### Information shown
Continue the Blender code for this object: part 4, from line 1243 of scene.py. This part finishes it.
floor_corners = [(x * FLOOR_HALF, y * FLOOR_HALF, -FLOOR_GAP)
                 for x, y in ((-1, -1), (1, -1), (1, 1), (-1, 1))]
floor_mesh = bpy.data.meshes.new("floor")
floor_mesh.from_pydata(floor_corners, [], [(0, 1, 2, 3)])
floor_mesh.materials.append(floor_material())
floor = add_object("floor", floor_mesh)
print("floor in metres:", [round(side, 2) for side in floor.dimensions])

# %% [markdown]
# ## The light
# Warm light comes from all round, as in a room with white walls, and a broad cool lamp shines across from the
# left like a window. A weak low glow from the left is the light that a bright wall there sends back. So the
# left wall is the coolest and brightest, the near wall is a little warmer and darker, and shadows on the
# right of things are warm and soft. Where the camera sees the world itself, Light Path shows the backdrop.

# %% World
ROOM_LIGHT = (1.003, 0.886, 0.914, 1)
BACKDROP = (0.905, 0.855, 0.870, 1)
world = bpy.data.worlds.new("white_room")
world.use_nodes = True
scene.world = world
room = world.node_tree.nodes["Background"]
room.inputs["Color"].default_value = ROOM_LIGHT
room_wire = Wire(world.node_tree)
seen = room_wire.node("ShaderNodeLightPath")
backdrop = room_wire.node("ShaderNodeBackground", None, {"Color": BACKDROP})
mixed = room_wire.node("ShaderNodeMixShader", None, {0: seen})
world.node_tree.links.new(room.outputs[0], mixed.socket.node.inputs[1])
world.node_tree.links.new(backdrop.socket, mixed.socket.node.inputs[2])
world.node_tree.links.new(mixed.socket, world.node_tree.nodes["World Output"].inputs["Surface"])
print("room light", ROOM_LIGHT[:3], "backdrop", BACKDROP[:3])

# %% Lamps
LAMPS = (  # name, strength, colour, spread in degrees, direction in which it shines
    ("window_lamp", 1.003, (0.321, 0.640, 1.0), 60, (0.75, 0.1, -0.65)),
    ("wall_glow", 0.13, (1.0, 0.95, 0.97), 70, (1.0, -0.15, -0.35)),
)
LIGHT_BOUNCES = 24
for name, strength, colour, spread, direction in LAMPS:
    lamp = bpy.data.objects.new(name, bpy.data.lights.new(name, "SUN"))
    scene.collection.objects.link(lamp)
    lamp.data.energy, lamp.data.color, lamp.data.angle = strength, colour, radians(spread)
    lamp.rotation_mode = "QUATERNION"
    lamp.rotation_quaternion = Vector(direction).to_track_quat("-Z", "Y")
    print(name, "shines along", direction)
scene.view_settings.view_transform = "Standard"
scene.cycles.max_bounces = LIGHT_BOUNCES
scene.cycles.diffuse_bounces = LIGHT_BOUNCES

### Requirement
Repeat the material from above exactly, word for word.

### The answer
Continue the Blender code for this object: part 4, from line 1243 of scene.py. This part finishes it.
floor_corners = [(x * FLOOR_HALF, y * FLOOR_HALF, -FLOOR_GAP)
                 for x, y in ((-1, -1), (1, -1), (1, 1), (-1, 1))]
floor_mesh = bpy.data.meshes.new("floor")
floor_mesh.from_pydata(floor_corners, [], [(0, 1, 2, 3)])
floor_mesh.materials.append(floor_material())
floor = add_object("floor", floor_mesh)
print("floor in metres:", [round(side, 2) for side in floor.dimensions])

# %% [markdown]
# ## The light
# Warm light comes from all round, as in a room with white walls, and a broad cool lamp shines across from the
# left like a window. A weak low glow from the left is the light that a bright wall there sends back. So the
# left wall is the coolest and brightest, the near wall is a little warmer and darker, and shadows on the
# right of things are warm and soft. Where the camera sees the world itself, Light Path shows the backdrop.

# %% World
ROOM_LIGHT = (1.003, 0.886, 0.914, 1)
BACKDROP = (0.905, 0.855, 0.870, 1)
world = bpy.data.worlds.new("white_room")
world.use_nodes = True
scene.world = world
room = world.node_tree.nodes["Background"]
room.inputs["Color"].default_value = ROOM_LIGHT
room_wire = Wire(world.node_tree)
seen = room_wire.node("ShaderNodeLightPath")
backdrop = room_wire.node("ShaderNodeBackground", None, {"Color": BACKDROP})
mixed = room_wire.node("ShaderNodeMixShader", None, {0: seen})
world.node_tree.links.new(room.outputs[0], mixed.socket.node.inputs[1])
world.node_tree.links.new(backdrop.socket, mixed.socket.node.inputs[2])
world.node_tree.links.new(mixed.socket, world.node_tree.nodes["World Output"].inputs["Surface"])
print("room light", ROOM_LIGHT[:3], "backdrop", BACKDROP[:3])

# %% Lamps
LAMPS = (  # name, strength, colour, spread in degrees, direction in which it shines
    ("window_lamp", 1.003, (0.321, 0.640, 1.0), 60, (0.75, 0.1, -0.65)),
    ("wall_glow", 0.13, (1.0, 0.95, 0.97), 70, (1.0, -0.15, -0.35)),
)
LIGHT_BOUNCES = 24
for name, strength, colour, spread, direction in LAMPS:
    lamp = bpy.data.objects.new(name, bpy.data.lights.new(name, "SUN"))
    scene.collection.objects.link(lamp)
    lamp.data.energy, lamp.data.color, lamp.data.angle = strength, colour, radians(spread)
    lamp.rotation_mode = "QUATERNION"
    lamp.rotation_quaternion = Vector(direction).to_track_quat("-Z", "Y")
    print(name, "shines along", direction)
scene.view_settings.view_transform = "Standard"
scene.cycles.max_bounces = LIGHT_BOUNCES
scene.cycles.diffuse_bounces = LIGHT_BOUNCES